Yours Truly!
About a month before the last Canadian Federal Election, Enter Stage Right, a site popular with some of my conservative compatriots in the Canadian blogosphere, ran an article titled Victoria Day and the Life and Death of Traditional Canada. It inspired one of my more popular entries in this blog, the “My Canada Includes Accordion Guy” article, which got a lot of enthusiastic response in the comments and only one hand-wringing “maybe the problem is YOU!” semi-rebuttal from a knee-jerk conservative in another blog’s comments.
The
reason that a lot of us are loath to support the Conservative Party is that
we suspect that they a lot of them don’t like us. It wasn’t that long
ago that it was once the Reform Party.
This was the party of Bob Ringma, who suggested that gays
and “ethnics” could be fired or “moved to the back of the
shop,” if the employer thought that would help business.
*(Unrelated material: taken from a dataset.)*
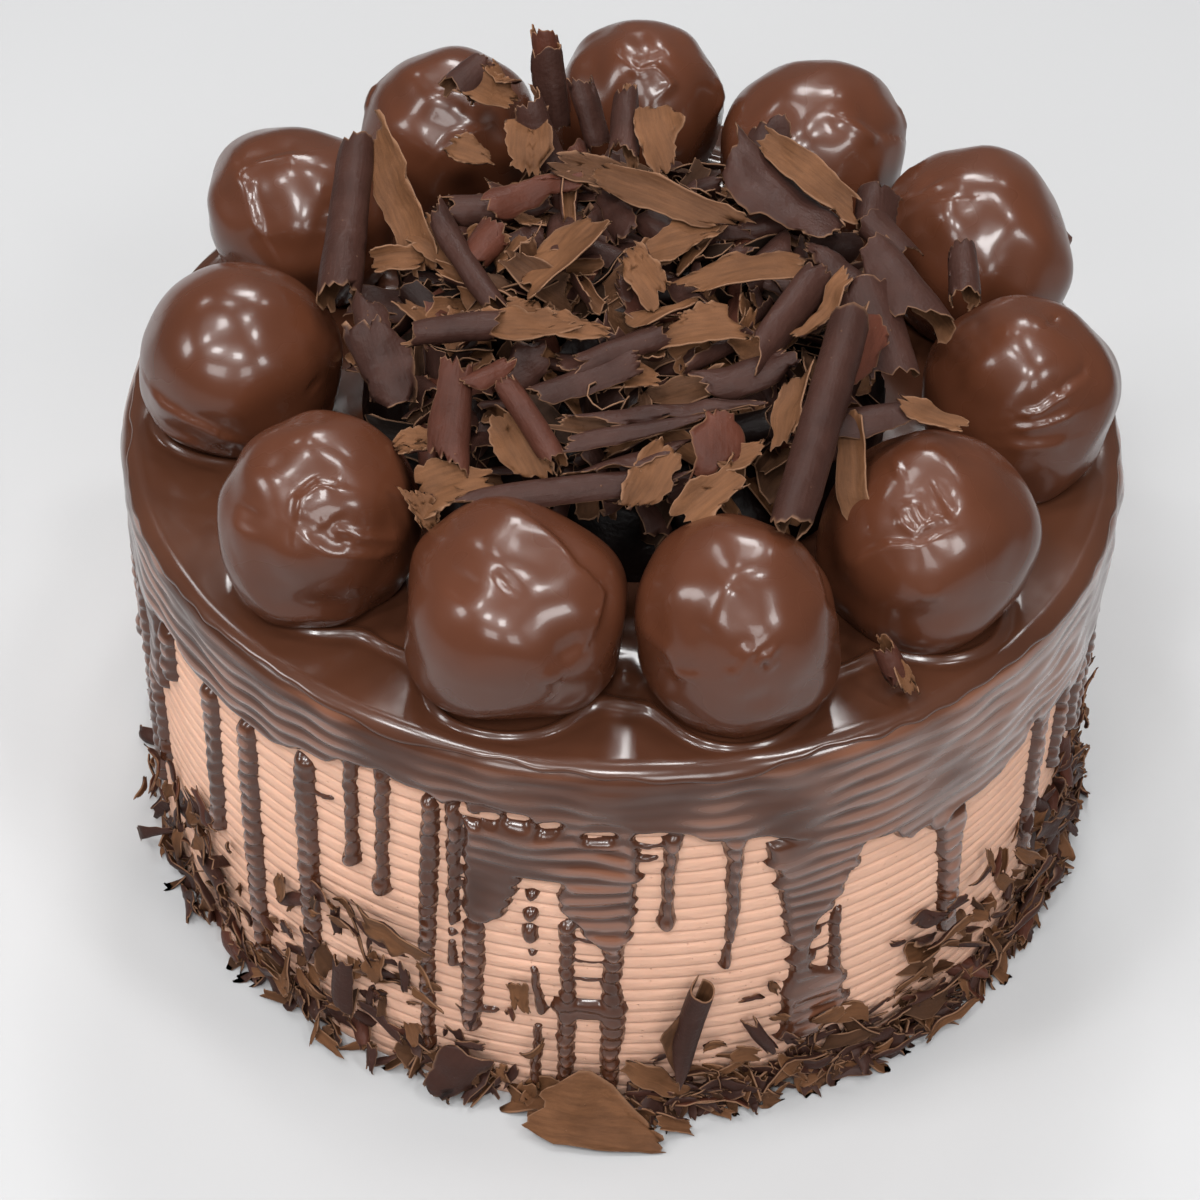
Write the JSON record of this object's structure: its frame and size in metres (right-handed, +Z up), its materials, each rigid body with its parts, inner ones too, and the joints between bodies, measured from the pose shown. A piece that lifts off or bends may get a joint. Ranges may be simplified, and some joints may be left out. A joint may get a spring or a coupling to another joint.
{
  "type": "profiterole cake",
  "caption": "Round celebration cake in combed chocolate cream, with a dripping chocolate glaze, a ring of glazed profiteroles and a heap of chocolate curls.",
  "frame": {"origin": "centre of the flat base of the cake", "axes": "+Z up along the cake's axis; -Y towards the side where the glaze hangs lowest in two sheets; +X to the right of that side"},
  "size_m": [0.2168, 0.2203, 0.1523],
  "materials": {
    "chocolate_cream": "soft matt cream with comb ridges",
    "ganache": "wet-looking gloss",
    "profiterole_glaze": "wet-looking gloss",
    "chocolate_curl": "satin outside, matt inside"
  },
  "bodies": {
    "root": {"cake_body": "chocolate_cream", "ganache_glaze": "ganache", "profiterole_01": "profiterole_glaze", "profiterole_02": "profiterole_glaze", "profiterole_03": "profiterole_glaze", "profiterole_04": "profiterole_glaze", "profiterole_05": "profiterole_glaze", "profiterole_06": "profiterole_glaze", "profiterole_07": "profiterole_glaze", "profiterole_08": "profiterole_glaze", "profiterole_09": "profiterole_glaze", "profiterole_10": "profiterole_glaze", "profiterole_11": "profiterole_glaze", "chocolate_curls": "chocolate_curl", "stray_curl": "chocolate_curl"}
  },
  "joints": []
}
We left the Philippines in 1975, not to suckle on the Canadian welfare teat, but because President Ferdinand Marcos
declared martial law and the democratic system was replaced by a
military dictatorship. We left for the same reasons many longer-time
Canadians’ ancestors did: to seek out a better life.
We came
here with skills: Dad’s an obstetrician-gynecologist, Mom’s a
cardiologist and both trained both in the Philippines and in the U.S..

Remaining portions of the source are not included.